▸ **EXERCISE DESCRIPTION**: Begin with the line that contains "for number, place" and end with the line that contains "from math import cos, radians, sin": copy that span of lines exactly, and nothing outside it.

▸ **DATA**:
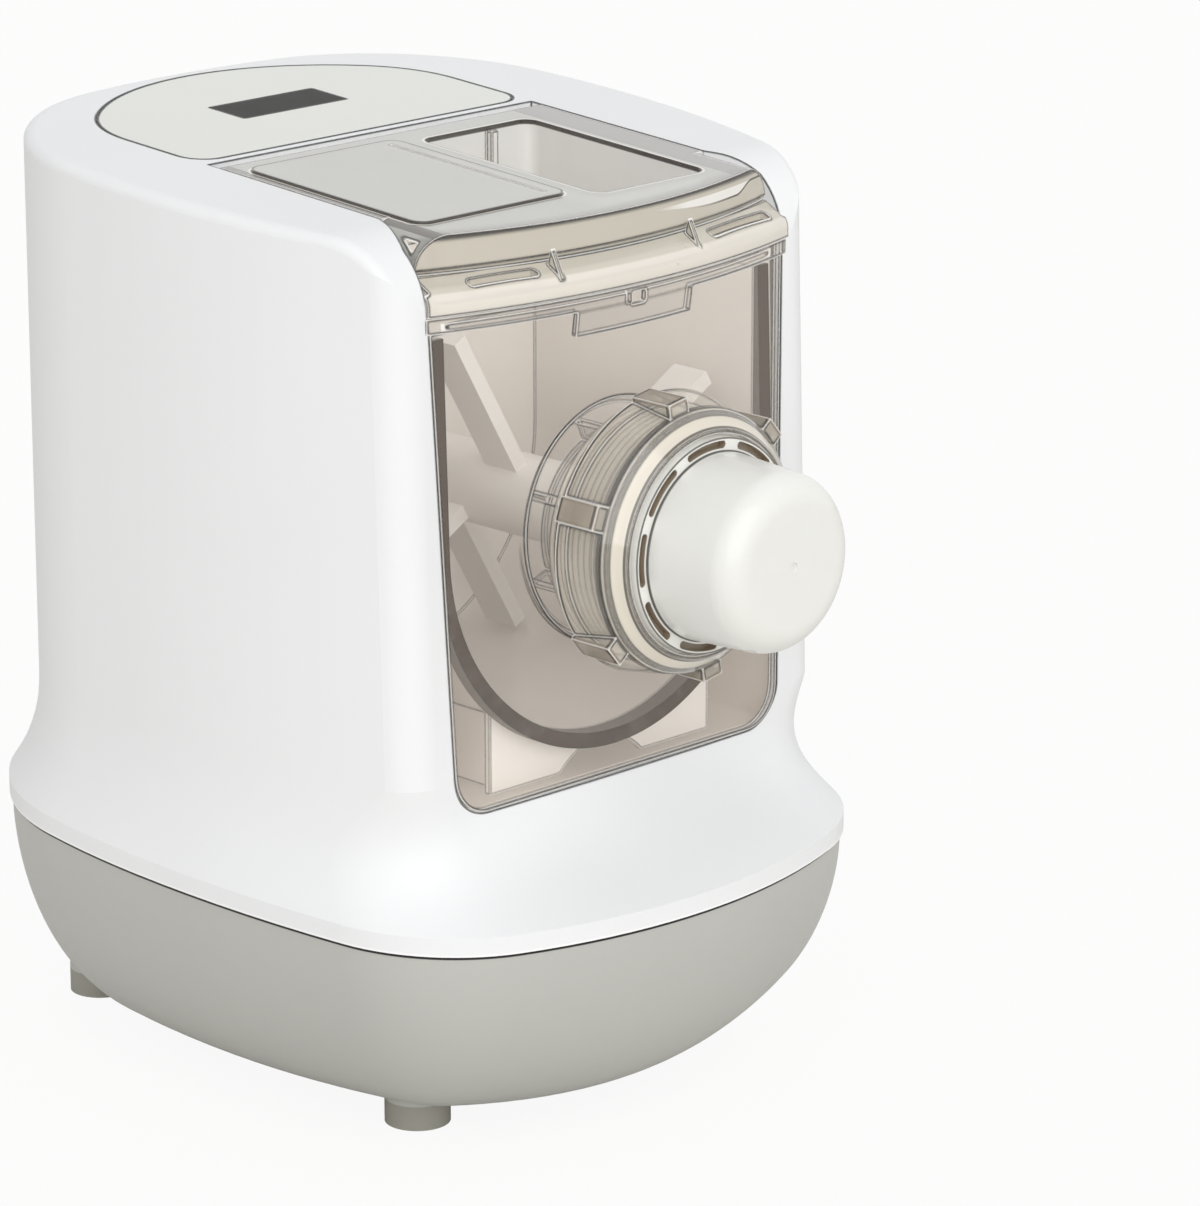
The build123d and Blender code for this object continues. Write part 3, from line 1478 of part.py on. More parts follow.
def gearbox_cover():
    upper, lower = case_screw_centres()
    with BuildPart() as cover:
        extrude(gearbox_outline(face_plane(case_end_y), case_skin), amount=case_cover_thickness)
        for centre in upper + lower:
            add(ring(0, case_ear_radius, case_rear_y, case_end_y, centre))
        for centre in upper + lower:
            add(ring(0, screw_radius, 50, 100, centre), mode=Mode.SUBTRACT)
        add(ring(0, output_journal_radius + journal_gap / 2, 50, 100), mode=Mode.SUBTRACT)
    return cover.part


def gearbox_screws():
    upper, lower = case_screw_centres()
    with BuildPart() as screws:
        for centre in upper:
            add(fastener(centre, case_end_y, case_end_y - bulkhead_front_y - 1))
        for centre in lower:
            add(fastener(centre, case_end_y, 20))
    return screws.part


# ---------------------------------------------------------------- motor


def motor_can():
    rear = case_front_y
    face = rear - motor_face
    inner = motor_radius - motor_wall
    with BuildPart() as can:
        add(turned([(motor_front_y, inner), (motor_front_y, motor_radius), (rear, motor_radius),
                    (rear, bushing_radius), (face, bushing_radius), (face, inner)], motor_axis))
        for centre in ear_centres(motor_screw_turns, motor_axis, motor_screw_circle):
            add(ring(0, screw_radius, 0, 60, centre), mode=Mode.SUBTRACT)
    return can.part


def motor_end_cap():
    front = motor_front_y - end_cap_thickness
    with BuildPart() as cap:
        add(ring(bushing_radius, motor_radius, front, motor_front_y, motor_axis))
        for index in range(6):
            turn = radians(60 * index)
            centre = (motor_axis[0] + 18 * cos(turn), motor_axis[1] + 18 * sin(turn))
            add(ring(0, 5.5, front - 1, motor_front_y + 1, centre), mode=Mode.SUBTRACT)
    return cap.part


def motor_bushings():
    with BuildPart() as bushings:
        bore = motor_shaft_radius + idler_play
        add(ring(bore, bushing_radius, case_front_y - motor_face, case_front_y, motor_axis))
        add(ring(bore, bushing_radius, motor_front_y - end_cap_thickness, motor_front_y, motor_axis))
    return bushings.part


def motor_stator():
    return ring(stator_inner_radius, motor_radius - motor_wall, stator_front_y, stator_rear_y, motor_axis)


def motor_rotor():
    slots = 12
    with BuildPart() as rotor:
        add(ring(motor_shaft_radius, rotor_radius, stator_front_y + rotor_end_gap,
                 stator_rear_y - rotor_end_gap, motor_axis))
        for index in range(slots):
            turn = radians(360 * index / slots)
            centre = (motor_axis[0] + rotor_radius * cos(turn), motor_axis[1] + rotor_radius * sin(turn))
            add(ring(0, 2.0, stator_front_y, stator_rear_y, centre), mode=Mode.SUBTRACT)
    return rotor.part


def motor_shaft():
    return ring(0, motor_shaft_radius, motor_shaft_front_y, layer_a_y + gear_width + 1, motor_axis)


def motor_fan():
    with BuildPart() as fan:
        add(ring(0, fan_hub_radius, fan_front_y, fan_rear_y, motor_axis))
        for index in range(fan_blades):
            turn = radians(360 * index / fan_blades)
            middle = (fan_hub_radius + fan_radius) / 2
            with BuildSketch(face_plane(fan_rear_y)):
                with Locations((motor_axis[0] + middle * cos(turn), motor_axis[1] + middle * sin(turn))):
                    Rectangle(fan_radius - fan_hub_radius + 2, fan_blade_wall, rotation=degrees(turn))
            extrude(amount=fan_rear_y - fan_front_y)
        add(ring(0, motor_shaft_radius, fan_front_y - 1, fan_rear_y + 1, motor_axis), mode=Mode.SUBTRACT)
    return fan.part


def motor_screws():
    with BuildPart() as screws:
        for centre in ear_centres(motor_screw_turns, motor_axis, motor_screw_circle):
            add(fastener(centre, case_front_y + case_wall, case_wall + motor_face))
    return screws.part


def motor_cradle():
    front = cradle_saddles[0]
    rear = cradle_saddles[1] + cradle_saddle_width
    with BuildPart() as cradle:
        add(block(-cradle_half_width, cradle_half_width, front, rear, tray_floor, tray_floor + cradle_foot))
        for start in cradle_saddles:
            with BuildSketch(face_plane(start + cradle_saddle_width)):
                with BuildLine():
                    Polyline((-motor_radius + 3, tray_floor), (motor_radius - 3, tray_floor),
                             (motor_radius - 3, cradle_top), (-motor_radius + 3, cradle_top), close=True)
                make_face()
            extrude(amount=cradle_saddle_width)
        add(ring(0, motor_radius + idler_play, -60, 60, motor_axis), mode=Mode.SUBTRACT)
        for start in cradle_saddles:
            for side in (-1, 1):
                place = (side * cradle_screw_x, start + cradle_saddle_width / 2)
                add(upright_ring(0, screw_radius, 0, tray_floor + cradle_foot + 1, place), mode=Mode.SUBTRACT)
    return cradle.part


def cradle_screws():
    seat = tray_floor + cradle_foot
    with BuildPart() as screws:
        for start in cradle_saddles:
            for side in (-1, 1):
                place = (side * cradle_screw_x, start + cradle_saddle_width / 2)
                add(upright_ring(0, screw_radius, bowl_bottom + 1, seat, place))
                add(upright_ring(0, screw_head_radius, seat, seat + screw_head_height, place))
    return screws.part


# ---------------------------------------------------------------- electronics and power inlet


def power_board():
    return block(-power_board_half_width, power_board_half_width, power_board_front_y, power_board_rear_y,
                 power_board_z, power_board_z + board_thickness)


def board_components():
    """Transformer, capacitors, heat sink and connectors that stand on the power board."""
    base = power_board_z + board_thickness
    with BuildPart() as components:
        add(block(-38, -12, 56, 82, base, base + 15))
        add(block(-4, 0, 54, 84, base, base + 14))
        add(block(14, 34, 82, 90, base, base + 10))
        add(block(28, 40, 54, 66, base, base + 8))
        for place in ((12, 60), (12, 74)):
            add(upright_ring(0, 6, base, base + 14, place))
    return components.part


def power_inlet():
    half = inlet_half_width
    tall = inlet_half_height
    face_y = inlet_seat_y + inlet_flange
    with BuildPart() as inlet:
        add(block(-half, half, inlet_seat_y - inlet_depth, face_y, inlet_z - tall, inlet_z + tall))
        add(block(-inlet_flange_half_width, inlet_flange_half_width, inlet_seat_y, face_y,
                  inlet_z - inlet_flange_half_height, inlet_z + inlet_flange_half_height))
        add(block(-half + 3, half - 3, face_y - 16, face_y, inlet_z - tall + 3, inlet_z + tall - 3),
            mode=Mode.SUBTRACT)
        for x in (-4.3, 4.3):
            add(ring(0, 1.2, face_y - 17, face_y - 3, (x, inlet_z)))
        for side in (-1, 1):
            add(ring(0, screw_radius, inlet_seat_y - 5, face_y, (side * inlet_screw_x, inlet_z)),
                mode=Mode.SUBTRACT)
    return inlet.part


def inlet_screws():
    with BuildPart() as screws:
        for side in (-1, 1):
            add(fastener((side * inlet_screw_x, inlet_z), inlet_seat_y + inlet_flange,
                         inlet_flange + inlet_screw_length))
    return screws.part


os.makedirs("parts", exist_ok=True)
save(housing(), "housing")
save(base_tray(), "base_tray")
save(base_screws(), "base_screws")
for number, place in enumerate(foot_places, 1):
    save(foot(place), f"foot_{number}")
for make in (control_panel, display_window, display_board, display_module, lid, lid_hinge_pins, front_cover,
             cover_gasket, collar_seal, forming_die, locking_nut, mixing_tub, tub_shaft_seal,
             agitator_shaft, extruding_screw, mixing_paddles, inner_frame, bulkhead_seal, frame_screws,
             interlock_plunger, interlock_switch, motor_pinion, idler_gear_1, idler_gear_2, output_gear,
             output_shaft, output_bearing, idler_pins, gearbox_case, gearbox_cover, gearbox_screws,
             motor_can, motor_end_cap, motor_bushings, motor_stator, motor_rotor, motor_shaft, motor_fan,
             motor_screws, motor_cradle, cradle_screws, power_board, board_components, power_inlet,
             inlet_screws):
    save(make(), make.__name__)
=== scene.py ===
"""Finishes, trim and a plain studio for an electric pasta maker.

Lengths are in metres in the machine's own frame: +Z is up, the front faces -Y and the floor is at z = 0.
"""

from math import cos, radians, sin

import bmesh
import bpy
from bpy.props import FloatProperty, FloatVectorProperty, PointerProperty
from mathutils import Matrix, Vector

bl_info = {
    "name": "Pasta Maker Finishes",
    "version": (1, 0, 0),
    "blender": (4, 5, 0),
    "location": "3D View > Sidebar > Pasta Maker",
    "description": "Finishes, trim and studio for an electric pasta maker",
    "category": "Object",
}

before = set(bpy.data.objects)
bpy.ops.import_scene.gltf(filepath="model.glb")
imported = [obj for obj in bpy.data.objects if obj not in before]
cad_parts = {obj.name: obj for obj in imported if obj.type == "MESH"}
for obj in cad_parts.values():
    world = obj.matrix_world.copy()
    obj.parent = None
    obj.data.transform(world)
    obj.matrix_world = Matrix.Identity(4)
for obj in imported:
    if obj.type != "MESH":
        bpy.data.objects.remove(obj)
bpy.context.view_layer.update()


def tone(red, green, blue):
    """A linear colour from the eight-bit values a colour picker shows."""
    shares = (red / 255, green / 255, blue / 255)
    return tuple(s / 12.92 if s < 0.04045 else ((s + 0.055) / 1.055) ** 2.4 for s in shares)


def shade(colour, share):
    """The colour made darker or lighter by this share."""
    return tuple(min(1.0, part * share) for part in colour)


# ---------------------------------------------------------------- places on the machine
# A pair gives the two values between which a mask climbs or falls, or the two ends of a stretch.

WHITE = (1.0, 1.0, 1.0)
# Colours of the painted shade and painted highlight lines along sharp edges; the pale one also paints the
# lid's glint
EDGE_SHADOW = tone(24, 20, 17)
EDGE_LIGHT = tone(248, 245, 240)

# How far the ends of a stretch fade out
SOFT_END = 0.0002

# How sharply a surface turns where an edge's line, and a clear piece's painted shade and painted highlight
# lines, appear
EDGE_TURN = (0.004, 0.030)
SHADE_LINE_TURN = (0.002, 0.006)
HIGHLIGHT_LINE_TURN = (0.110, 0.160)

# How opaque a clear piece's lines are, and how much of the light on it passes through
LINE_OPACITY = 0.9
LIGHT_PASSED = 0.95

# Housing: its openings lie above this height and within this distance of the middle
OPENINGS_FROM = (0.1000, 0.1040)
OPENINGS_WITHIN = (0.0780, 0.0790)

# Where the painted highlight along the housing's lower lip ends, above the seam, and how far the seam's
# shadow fades out
SEAM_LIP_HIGHLIGHT = (0.0003, 0.0009)
SEAM_SOFTNESS = 0.0003

# Lid: seen from above, its front is an arc round this point of the middle line. Its top rises to the rear.
LID_BOW_CENTRE = 0.1319
LID_SLOPE = 0.06

# Lid's top: outlines of the pad and of the basin's mouth, with rounded corners
PAD = {"left": -0.0650, "right": -0.0025, "front": -0.0550, "rear": 0.0240}
BASIN = {"left": 0.0050, "right": 0.0530, "front": -0.0600, "rear": 0.0205}
LID_CORNER = 0.0050

# Lid's top: heights over its slope, above which seams are drawn and below which the basin is pale
LID_TOP = (0.2955, 0.2960)
BASIN_BRIM = (0.2962, 0.2966)
BASIN_MARGIN = 0.0005

# Lid's top: distances outward from an outline, where its painted highlight line and its painted shade line
# lie
SEAM_HIGHLIGHT = (0.0004, 0.0010)
SEAM_SHADE = (-0.0006, 0.0002)

# Lid's top: darker borders, two along X and one by its distance from the bow's centre
LEFT_BORDER = (-0.0690, -0.0655)
RIGHT_BORDER = (0.0555, 0.0690)
FRONT_BORDER = (0.2020, 0.2084)

# Lid's front: distances from the bow's centre
FRONT_FACE = (0.2083, 0.2085)
LIP_FACE = (0.2050, 0.2060)

# Lid's front: heights
LIP_TOP = (0.2767, 0.2775)
BAND_SHADOW = (0.2906, 0.2922)
GLINT_TOP = 0.2900
GLINT_DEPTH = 0.0030
GLINT_SHADE_DEPTH = 0.0004

# Lid's front: places along X where the painted glint grows deeper and thinner again, and where it and the
# painted shade line under it fade in
GLINT_SWELL = (0.0000, 0.0450)
GLINT_TAPER = (0.0560, 0.0660)
GLINT_FADE = (0.0100, 0.0300)
GLINT_SHADE_FADE = (0.0250, 0.0600)

# Nozzle: its axis runs along Y at this height in the middle of the machine
NOZZLE_HEIGHT = 0.1937

# Nozzle: places along Y
THREAD = (-0.1000, -0.0830)
# The rings here and below mark painted shade lines round the nut and the die
NUT_REAR_RING = (-0.0920, -0.0913)
NUT_SHOULDER_RING = (-0.1063, -0.1055)
NUT_CONE = (-0.1072, -0.1068)
NUT_FACE = (-0.1120, -0.1118)
DIE_FACE = (-0.1148, -0.1146)
DIE_NOTCH_FLOOR = (-0.1149, -0.1147)
DIE_CUP = (-0.1160, -0.1155)

# Nozzle: distances from its axis
THREAD_ROOT = (0.0380, 0.0382)
THREAD_CREST = (0.0386, 0.0392)
NUT_LUGS = (0.0447, 0.0450)
NUT_MOUTH_RING = (0.0361, 0.0368)
NUT_MOUTH = (0.0352, 0.0354)
DIE_OUTER_RING = (0.0333, 0.0340)
DIE_NOTCHES = (0.0302, 0.0329)
DIE_INNER_RING = (0.0293, 0.0297)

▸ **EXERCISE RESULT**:
for number, place in enumerate(foot_places, 1):
    save(foot(place), f"foot_{number}")
for make in (control_panel, display_window, display_board, display_module, lid, lid_hinge_pins, front_cover,
             cover_gasket, collar_seal, forming_die, locking_nut, mixing_tub, tub_shaft_seal,
             agitator_shaft, extruding_screw, mixing_paddles, inner_frame, bulkhead_seal, frame_screws,
             interlock_plunger, interlock_switch, motor_pinion, idler_gear_1, idler_gear_2, output_gear,
             output_shaft, output_bearing, idler_pins, gearbox_case, gearbox_cover, gearbox_screws,
             motor_can, motor_end_cap, motor_bushings, motor_stator, motor_rotor, motor_shaft, motor_fan,
             motor_screws, motor_cradle, cradle_screws, power_board, board_components, power_inlet,
             inlet_screws):
    save(make(), make.__name__)
=== scene.py ===
"""Finishes, trim and a plain studio for an electric pasta maker.

Lengths are in metres in the machine's own frame: +Z is up, the front faces -Y and the floor is at z = 0.
"""

from math import cos, radians, sin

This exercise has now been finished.